Pipeline Safety: Pipeline Integrity Management in High Consequence Areas (Hazardous Liquid Operators With 500 or More Miles of Pipeline)

Final rule.

This final rule specifies regulations to assess, evaluate, repair and validate through comprehensive analysis the integrity of hazardous liquid pipeline segments that, in the event of a leak or failure, could affect populated areas, areas unusually sensitive to environmental damage and commercially navigable waterways. OPS is requiring that an operator develop and follow an integrity management program that provides for continually assessing the integrity of all pipeline segments that could affect these high consequence areas, through internal inspection, pressure testing, or other equally effective assessment means. The program must also provide for periodically evaluating the pipeline segments through comprehensive information analysis, remediating potential problems found through the assessment and evaluation, and ensuring additional protection to the segments and the high consequence areas through preventive and mitigative measures. Through this required program, hazardous liquid operators will comprehensively evaluate the entire range of threats to each pipeline segment's integrity by analyzing all available information about the pipeline segment and consequences of a failure on a high consequence area. This includes analyzing information on the potential for damage due to excavation; data gathered through the required integrity assessment; results of other inspections, tests, surveillance and patrols required by the pipeline safety regulations, including corrosion control monitoring and cathodic protection surveys; and information about how a failure could affect the high consequence area.

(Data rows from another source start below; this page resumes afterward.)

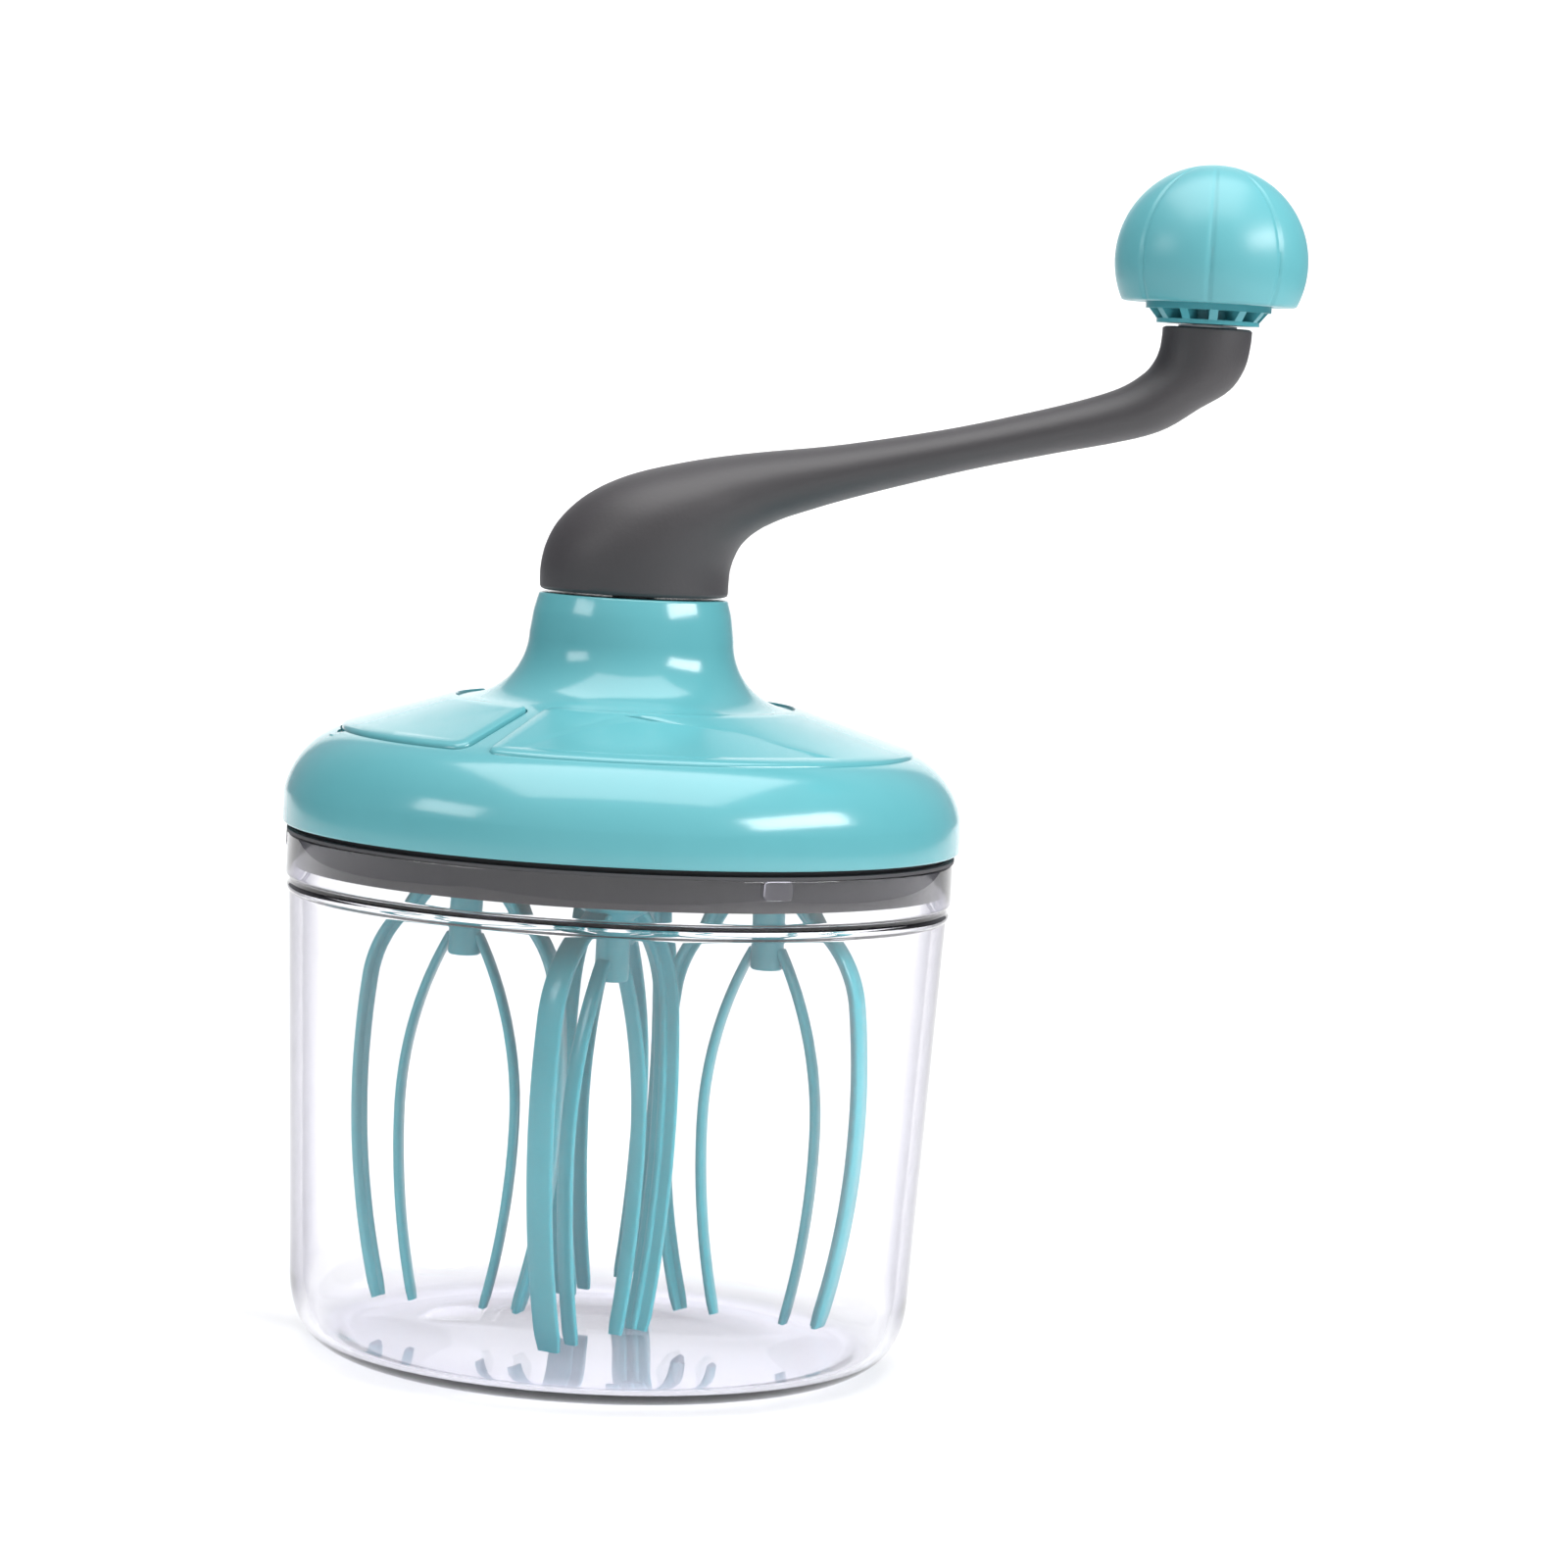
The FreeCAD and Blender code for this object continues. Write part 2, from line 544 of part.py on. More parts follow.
def outer_rows():
    """Middle line of the outer loop: long flat arc, then a round shoulder into the collar."""
    rows = []
    big = value("outer_arc")
    for step in range(7):
        z = value("foot_z") + (value("outer_join") - value("foot_z")) * step / 6.0
        sine = (z - value("outer_mid")) / big
        cosine = math.sqrt(1 - sine ** 2)
        rows.append((value("outer_bulge") - big * (1 - cosine), z, cosine, sine))
    last = rows[-1]
    small = value("outer_shoulder")
    centre = (last[0] - small * last[2], last[1] - small * last[3])
    begin = math.atan2(last[3], last[2])
    for step in range(1, 7):
        at = begin + (math.radians(value("shoulder_end")) - begin) * step / 6.0
        rows.append((centre[0] + small * math.cos(at), centre[1] + small * math.sin(at), math.cos(at), math.sin(at)))
    return rows


def inner_rows():
    """Middle line of the inner loop, rising into the foot of the hub."""
    rows = []
    for step in range(10):
        z = value("foot_z") + (value("inner_top") - value("foot_z")) * step / 9.0
        big = value("inner_arc_low") if z < value("inner_mid") else value("inner_arc_high")
        sine = (z - value("inner_mid")) / big
        cosine = math.sqrt(1 - sine ** 2)
        rows.append((value("inner_bulge") - big * (1 - cosine), z, cosine, sine))
    return rows


def whisk(name, bearing, turned):
    made = body("whisk_" + name)
    hub = sketch(made, "hub", "XZ_Plane")
    outline(hub, [
        ("0", "whisk_hub_low"), ("whisk_hub_r", "whisk_hub_low"), ("whisk_hub_r", "collar_low - collar_cone"),
        ("collar_r", "collar_low"), ("collar_r", "whisk_hub_top - collar_bevel_high"), ("collar_r - collar_bevel_in", "whisk_hub_top"),
        ("spindle_r", "whisk_hub_top"), ("spindle_r", "spindle_low"), ("0", "spindle_low"),
    ])
    turn(made, hub)
    for label, rows, thick, wide in (("outer", outer_rows(), "outer_thick", "outer_wide"),
                                     ("rib", outer_rows(), "rib_thick", "rib_wide"),
                                     ("inner", inner_rows(), "inner_thick", "inner_wide")):
        sk = sketch(made, label, "XZ_Plane")
        inner, outer = whisk_run(value("outer_thick") / 2.0, value(thick), rows)
        for side in (1, -1):
            flip = [[FreeCAD.Vector(side * p.x, p.y, 0) for p in line] for line in (inner, outer)]
            curve_strip(sk, flip[0], flip[1])
        pad(made, sk, wide, both=True)
    place(made, "spindle_ring", bearing, turned)
    return made


def spindle(name, bearing):
    made = ring_body("spindle_" + name, "0", "spindle_r", "spindle_low", "spindle_top")
    place(made, "spindle_ring", bearing)
    clip = ring_body("spindle_clip_" + name, "spindle_r", "spindle_clip_r", "spindle_clip_low",
                     "spindle_clip_low + spindle_clip_thick")
    place(clip, "spindle_ring", bearing)
    return [made, clip]


def arm_ring(letter):
    """Oval section of the arm, drawn as two half curves so that neighbouring sections line up."""
    deep = SIZES["arm_deep_" + letter]
    wide = SIZES["arm_wide_" + letter]
    points = []
    for step in range(2 * RING_HALF + 1):
        at = math.pi * step / RING_HALF
        points.append(FreeCAD.Vector(deep * math.cos(at), wide * math.sin(at), 0))
    up = FreeCAD.Vector(0, 1, 0)
    near = Part.BSplineCurve()
    near.interpolate(points[:RING_HALF + 1], InitialTangent=up, FinalTangent=-up)
    far = Part.BSplineCurve()
    far.interpolate(points[RING_HALF:], InitialTangent=-up, FinalTangent=up)
    ring = doc.addObject("Part::Feature", "arm_ring_" + letter)
    ring.Shape = Part.Wire([near.toShape(), far.toShape()])
    lean = FreeCAD.Rotation(FreeCAD.Vector(0, 1, 0), -SIZES["arm_lean_" + letter])
    ring.Placement = FreeCAD.Placement(FreeCAD.Vector(0, 0, 0), lean)
    ring.setExpression(".Placement.Base.x", "Sizes.arm_x_" + letter)
    ring.setExpression(".Placement.Base.z", "Sizes.arm_z_" + letter)
    return ring


def crank_arm():
    """Bent arm lofted through its stations, with sockets for the shaft and the knob pin."""
    arm = doc.addObject("Part::Loft", "arm_solid")
    arm.Sections = [arm_ring(letter) for letter in STATIONS]
    arm.Solid = True
    arm.Ruled = False
    shaft_hole = cylinder("arm_shaft_hole", "shaft_r", "shaft_top - neck_top + over", "neck_top - over")
    pin_hole = cylinder("arm_pin_hole", "pin_r", "arm_z_r - pin_low + 2.0 * over", "pin_low")
    pin_hole.setExpression(".Placement.Base.x", "Sizes.knob_x")
    doc.recompute()
    return cut("crank_arm", arm, join("arm_holes", [shaft_hole, pin_hole]))


def knob_pin():
    made = body("knob_pin")
    sk = sketch(made, "section", "XZ_Plane")
    outline(sk, [
        ("0", "pin_low"), ("pin_r", "pin_low"), ("pin_r", "arm_z_r"), ("pin_shoulder", "arm_z_r"),
        ("pin_shoulder", "pin_shoulder_z"), ("pin_r", "pin_shoulder_z"), ("pin_r", "pin_top"),
        ("cap_screw_r", "pin_top"), ("cap_screw_r", "pin_top - cap_screw_deep"), ("0", "pin_top - cap_screw_deep"),
    ])
    turn(made, sk)
    made.setExpression(".Placement.Base.x", bound("knob_x"))
    return made


def knob_shell():
    """Hollow ball cut flat below, with a closed rim round the core and a thick crown over it."""
    made = body("knob_shell")
    sk = sketch(made, "section", "XZ_Plane")
    drop = value("knob_z") - value("ball_cut")
    inner = value("ball_r") - value("ball_shell")
    rim = math.sqrt(value("ball_r") ** 2 - drop ** 2)
    inner_rim = math.sqrt(inner ** 2 - (drop - value("ball_shell")) ** 2)
    crown = math.sqrt(inner ** 2 - (value("core_r") + value("core_gap")) ** 2)
    pole = math.sqrt(value("ball_r") ** 2 - (value("ball_top") - value("knob_z")) ** 2)
    outline(sk, [
        ("ring_r + core_gap", "ball_cut"), ("%.5f" % rim, "ball_cut", "ball_r", 1), ("ball_r", "knob_z", "ball_r", 1),
        ("%.5f" % pole, "ball_top"), ("0", "ball_top"), ("0", "core_top + core_rise"),
        ("core_r + core_gap", "core_top + core_rise"), ("core_r + core_gap", "knob_z + %.5f" % crown, "ball_r - ball_shell", -1),
        ("%.5f" % inner_rim, "ball_cut + ball_shell"), ("ring_r + core_gap", "ball_cut + ball_shell"),
    ])
    turn(made, sk)
    groove = sketch(made, "groove", "XZ_Plane")
    outline(groove, [
        ("ring_r + over", "ball_cut - over"), ("ball_r + over", "ball_cut - over"), ("ball_r + over", "groove_top"),
        ("%.5f" % math.sqrt((value("ball_r") - value("groove_deep")) ** 2 - (value("groove_top") - value("knob_z")) ** 2),
         "groove_top", "ball_r - groove_deep", -1),
        ("%.5f" % math.sqrt((value("ball_r") - value("groove_deep")) ** 2 - drop ** 2), "ball_cut"),
        ("ring_r + over", "ball_cut"),
    ])
    cutter = made.newObject("PartDesign::Pocket", "ball_groove")
    cutter.Profile = groove
    cutter.Midplane = True
    cutter.setExpression("Length", bound("groove_wide"))
    doc.recompute()
    pattern(made, cutter, "groove_count")
    made.Placement.Rotation = FreeCAD.Rotation(FreeCAD.Vector(0, 0, 1), value("groove_turn"))
    made.setExpression(".Placement.Base.x", bound("knob_x"))
    return made


def knob_core():
    """Sleeve on the pin with a thin flange, open ribs and a ring that fills the mouth of the ball."""
    made = body("knob_core")
    sk = sketch(made, "section", "XZ_Plane")
    outline(sk, [
        ("pin_r + running", "core_low"), ("flange_r", "core_low"), ("flange_r", "core_low + flange"),
        ("core_r", "core_low + flange"), ("core_r", "skirt_low"), ("ring_r", "skirt_low"),
        ("ring_r", "ball_cut + ring_rise"), ("core_r", "ball_cut + ring_rise"), ("core_r", "core_top + core_rise"),
        ("core_r - core_wall", "core_top + core_rise"), ("core_r - core_wall", "core_top - core_lip"), ("pin_r + running", "core_top - core_lip"),
    ])
    turn(made, sk)
    rib = sketch(made, "rib", "XZ_Plane")
    outline(rib, [
        ("core_r - rib_inset", "core_low + rib_lap"), ("flange_r - rib_back", "core_low + rib_lap"), ("ring_r - rib_back", "skirt_low + rib_lap"),
        ("core_r - rib_inset", "skirt_low + rib_lap"),
    ])
    pattern(made, pad(made, rib, "knob_rib_thick", both=True), "knob_ribs")
    made.setExpression(".Placement.Base.x", bound("knob_x"))
    return made


def knob_fastener():
    washer = ring_body("knob_washer", "cap_screw_r", "washer_r", "pin_top", "pin_top + washer_thick")
    washer.setExpression(".Placement.Base.x", bound("knob_x"))
    screw = body("knob_screw")
    sk = sketch(screw, "section", "XZ_Plane")
    outline(sk, [
        ("0", "pin_top + washer_thick - cap_screw_deep + cap_screw_gap"),
        ("cap_screw_r", "pin_top + washer_thick - cap_screw_deep + cap_screw_gap"),
        ("cap_screw_r", "pin_top + washer_thick"), ("cap_head_r", "pin_top + washer_thick"),
        ("cap_head_r", "pin_top + washer_thick + cap_head_high"), ("0", "pin_top + washer_thick + cap_head_high"),
    ])
    turn(screw, sk)
    screw.setExpression(".Placement.Base.x", bound("knob_x"))
    return [washer, screw]


def build():
    pieces = [cup(), lid_shell(), fill_cover()]
    tray = lid_base()
    lid_base_holes(tray)
    pieces.append(tray)
    pieces.append(ring_body("seal_ring", "seal_in", "seal_out", "seal_low", "seal_high"))
    pieces.append(bearing_plate())
    pieces.append(neck_bush())
    pieces.append(screw_set("plate_screws", "pillar_ring", 45.0,
                            ("pillar_top - plate_screw_deep + screw_end_gap",
                             "plate_thick + plate_screw_deep - screw_end_gap"),
                            ("pillar_top + plate_thick", "head_high")))
    pieces.append(screw_set("lid_screws", "post_ring", value("cover_turn") + 45.0,
                            ("tray_low + head_sink", "lid_screw_deep"),
                            ("tray_low + head_sink - head_high", "head_high")))
    pieces.append(crank_arm())
    pieces.append(ring_body("crank_shaft", "0", "shaft_r", "shaft_low", "shaft_top"))
    pieces.append(drive_drum())
    pieces.append(ring_body("shaft_clip", "shaft_r", "clip_r", "hub_top", "hub_top + clip_thick"))
    pieces.append(knob_pin())
    pieces.append(knob_shell())
    pieces.append(knob_core())
    pieces.extend(knob_fastener())
    for name, (bearing, turned) in WHISKS.items():
        pieces.append(whisk(name, bearing, turned))
        pieces.append(pinion(name, bearing))
        pieces.extend(spindle(name, bearing))
    return pieces


def write(pieces):
    doc.recompute()
    for thing in doc.Objects:
        if "Invalid" in thing.State or "Error" in thing.State:
            raise RuntimeError("feature failed: " + thing.Name)
    os.makedirs("parts", exist_ok=True)
    for piece in pieces:
        shape = piece.Shape
        if shape.isNull() or not shape.isValid():
            raise RuntimeError("bad shape: " + piece.Label)
        shape.exportStep("parts/" + piece.Label + ".step")
        box = shape.BoundBox
        print("%-18s solids %d volume %9.1f  z %.1f to %.1f" % (
            piece.Label, len(shape.Solids), shape.Volume, box.ZMin, box.ZMax))


write(build())
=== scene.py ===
import json
import math

import bmesh
import bpy
from mathutils import Matrix, Vector
from mathutils.geometry import tessellate_polygon


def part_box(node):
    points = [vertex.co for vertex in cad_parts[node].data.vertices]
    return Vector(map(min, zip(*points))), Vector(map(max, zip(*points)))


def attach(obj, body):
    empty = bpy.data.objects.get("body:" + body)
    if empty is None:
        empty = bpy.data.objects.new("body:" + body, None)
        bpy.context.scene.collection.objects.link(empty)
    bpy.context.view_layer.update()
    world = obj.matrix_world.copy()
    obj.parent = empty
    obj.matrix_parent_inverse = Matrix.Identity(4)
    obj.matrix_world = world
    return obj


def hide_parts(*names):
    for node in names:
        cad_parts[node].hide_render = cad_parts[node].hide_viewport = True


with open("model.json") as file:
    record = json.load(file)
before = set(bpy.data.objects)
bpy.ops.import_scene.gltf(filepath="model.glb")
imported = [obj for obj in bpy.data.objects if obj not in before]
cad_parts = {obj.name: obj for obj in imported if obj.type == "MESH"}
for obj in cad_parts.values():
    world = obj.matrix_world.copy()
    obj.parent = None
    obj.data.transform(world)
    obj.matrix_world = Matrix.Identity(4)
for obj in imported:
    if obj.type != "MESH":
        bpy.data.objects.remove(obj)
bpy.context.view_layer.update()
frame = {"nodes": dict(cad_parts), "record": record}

MM = 0.001
nodes = frame["nodes"]


# ---------------------------------------------------------------- materials

def ramp(tree, value, low, high, between=()):
    """Colour running from low to high through the stops between, each (position, red, green, blue)."""
    made = tree.nodes.new("ShaderNodeValToRGB")
    stops = made.color_ramp.elements
    for element, (place, *color) in zip(stops, (low, high)):
        element.position = place
        element.color = (*color, 1.0)
    for place, *color in between:
        stops.new(place).color = (*color, 1.0)
    tree.links.new(value, made.inputs["Fac"])
    return made.outputs["Color"]


def calculate(tree, operation, *values):
    """One Math node fed by numbers or by other nodes' outputs."""
    made = tree.nodes.new("ShaderNodeMath")
    made.operation = operation
    for socket, value in zip(made.inputs, values):
        if isinstance(value, float):
            socket.default_value = value
        else:
            tree.links.new(value, socket)
    return made.outputs["Value"]


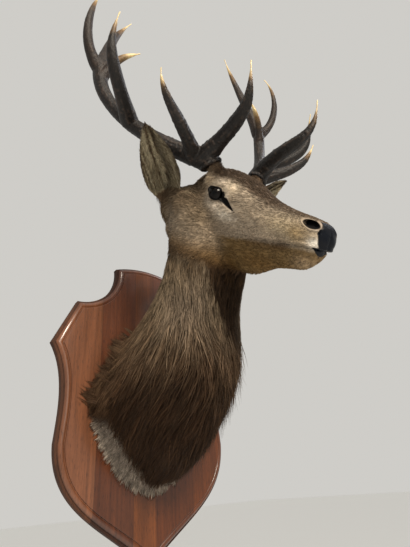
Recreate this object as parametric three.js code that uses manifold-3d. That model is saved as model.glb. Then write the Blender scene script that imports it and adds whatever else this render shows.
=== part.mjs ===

The final rule requires an operator to take prompt action to address the integrity issues raised by the assessment and analysis. This means an operator must evaluate all defects and repair those could reduce a pipeline's integrity. An operator must develop a schedule that prioritizes the defects for evaluation and repair, including time frames for promptly reviewing and analyzing the integrity assessment results and completing the repairs. An operator must also provide additional protection for these pipeline segments through other remedial actions, and preventive and mitigative measures.